In virtù del principio dell’equivalenza delle condizioni, deve riconoscersi efficienza causale a ogni antecedente che abbia contribuito, anche se indirettamente e in maniera remota, alla produzione dell’evento.

È stata quindi annullata la decisione della Corte d’appello che non aveva correttamente applicato tale principio laddove aveva escluso la riconducibilità dell’invalidità temporanea all’infortunio occorso a donna, riconosciuto come infortunio in itinere, non considerando l’evento come concausa della patologia.

Occorre premettere che la ricorrente, dopo essere scesa dalla macchina con la quale si recava la lavoro, inciampava nel marciapiede e cadeva a terra in avanti, in appoggio sulle mani e sulle ginocchia.

Nel primo referto del pronto soccorso, all’esito delle radiografie, veniva rilevato trauma contusivo mano destra e sinistra, ginocchio destro e sinistro, con prognosi di tre giorni; l’INAIL, riconosceva un periodo di inabilità temporanea, in ragione di detto infortunio in itinere.

Il D.Lgs. 23 febbraio 2000, n. 38, art. 12, ha espressamente ricompreso nell’assicurazione obbligatoria la fattispecie dell’infortunio in itinere, inserendola nell’ambito della nozione di occasione di lavoro di cui al D.P.R. 30 giugno 1965, n. 1124, art. 2.
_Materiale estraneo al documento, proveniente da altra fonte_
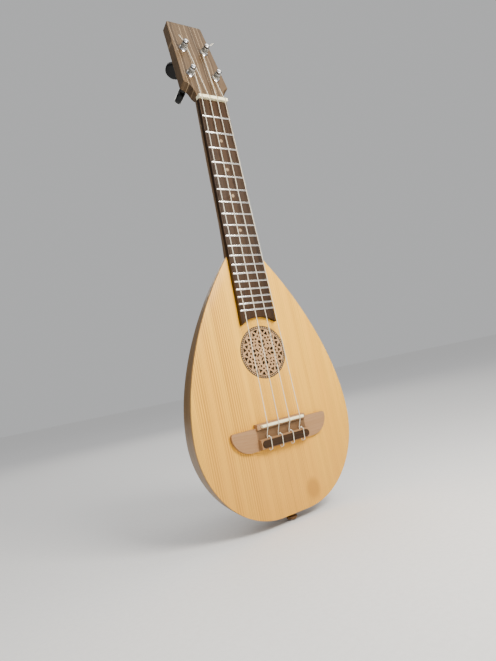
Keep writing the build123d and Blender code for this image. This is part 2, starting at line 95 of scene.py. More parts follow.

Già in precedenza, tuttavia, con la sentenza n. 1976 del 1972 le Sezioni Unite hanno affermato il principio secondo cui il nesso di occasionalità con il lavoro per l’indennizzabilità dell’infortunio del lavoratore è ravvisabile non solo quando l’infortunio avvenga nell’ambiente di esecuzione del lavoro ma anche quando il fatto, che abbia determinato l’infortunio, pur non verificandosi in tale ambiente, rientra nell’ambito del lavoro assicurato e costituisce uno specifico rischio del lavoro da cui il prestatore d’opera debba essere protetto.

Sempre le Sezioni Unite -cfr, Cass., SU, n. 3734 del 1994- hanno avuto modo di rilevare che la mancanza, nel T.U. n. 1124 del 1965, di una generale previsione di tutela dell’infortunio in itinere non esclude l’indennizzabilità di questo, qualora le circostanze del suo verificarsi siano tali da determinare un vincolo, obiettivamente e intrinsecamente apprezzabile, con la prestazione dell’attività lavorativa.

Tanto premesso, va ricordato che è principio consolidato nella giurisprudenza che anche nella materia degli infortuni sul lavoro e delle malattie professionali trova diretta applicazione la regola contenuta nell’art. 41 c.p., per cui il rapporto causale tra evento e danno è governato dal principio dell’equivalenza delle condizioni, secondo il quale va riconosciuta l’efficienza causale ad ogni antecedente che abbia contribuito, anche in maniera indiretta e remota, alla produzione dell’evento, mentre solamente se possa essere con certezza ravvisato l’intervento di un fattore estraneo all’attività lavorativa, che sia per sé sufficiente a produrre l’infermità tanto da far degradare altre evenienze a semplici occasioni, deve escludersi l’esistenza del nesso eziologico richiesto dalla legge.

La Corte d’Appello, non ha fatto corretta applicazione del suddetto principio laddove, con motivazione contraddittoria, pur facendo riferimento all’evento lesivo come un aggravamento che si inseriva in un quadro degenerativo della cartilagine preesistente al fatto, ha escluso la riconducibilità dell’invalidità temporanea in questione all’incidente occorso, riconosciuto come infortunio in itinere, ritenendo l’evento occasione di evidenza della patologia e non concausa della stessa.